Le gouvernement central envisagerait l’émission d’obligations supplémentaires pour un montant total de RMB2000 à 3000 milliards (1,5% à 2,3% du PIB) pour financer diverses mesures d’aide aux ménages, d’appui aux collectivités locales et de recapitalisation des banques publiques. Le calendrier et les détails des mesures restent à préciser. S’il est confirmé, le soutien direct apporté aux revenus des ménages et à la consommation (par exemple via le versement d’allocations et des subventions à l’achat) constituerait un changement d’orientation de la politique budgétaire, qui s’est traditionnellement appuyée sur l’immobilier et les projets d’investissement pour stimuler l’activité.

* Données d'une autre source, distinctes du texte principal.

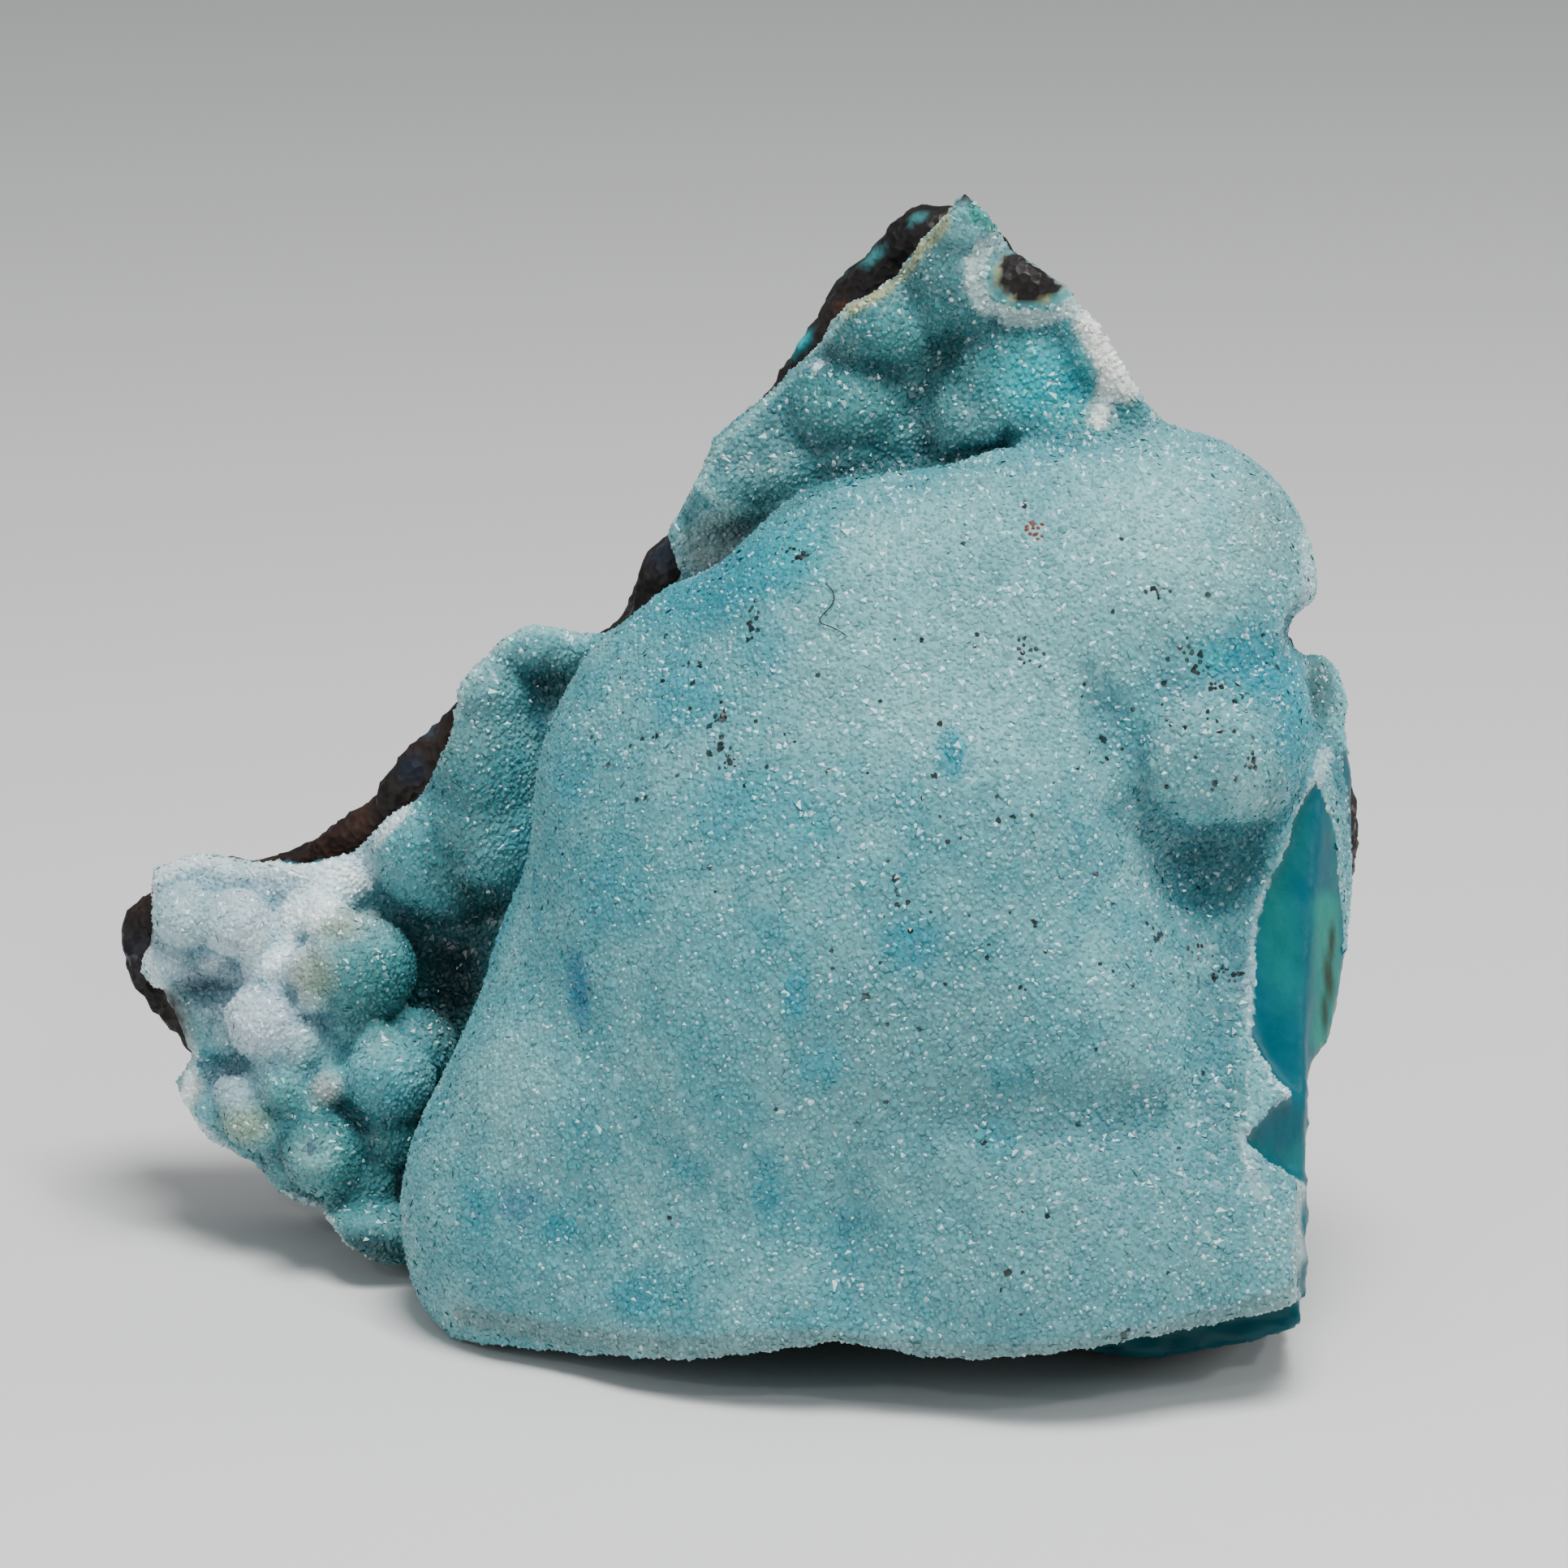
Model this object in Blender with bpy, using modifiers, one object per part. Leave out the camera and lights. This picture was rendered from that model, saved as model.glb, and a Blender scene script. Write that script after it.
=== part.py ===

De plus, en annonçant toutes les mesures la même semaine, les autorités ont également rompu avec leur approche graduelle habituelle et surpris les marchés. Ceux-ci ont atteint un point bas mi-septembre puis ont fortement rebondi. Entre le 20 et le 30 septembre, l’indice boursier CSI 300 a gagné 26% et retrouvé son niveau moyen du S1 2023 (toujours 20% sous son niveau moyen de 2021). Le yuan s’est également rapidement apprécié et s’approchait du seuil de RMB7 par USD au 30 septembre, soit son niveau le plus fort depuis seize mois. Ce rebond des marchés augure, peut-être, d’une amélioration à venir du sentiment des entreprises et des consommateurs chinois. S’il est effectivement et rapidement mis en œuvre, le nouveau plan de relance des autorités pourrait provoquer un choc positif sur les revenus et la confiance, condition nécessaire à la stabilisation, voire au renforcement, de l’activité économique à court terme.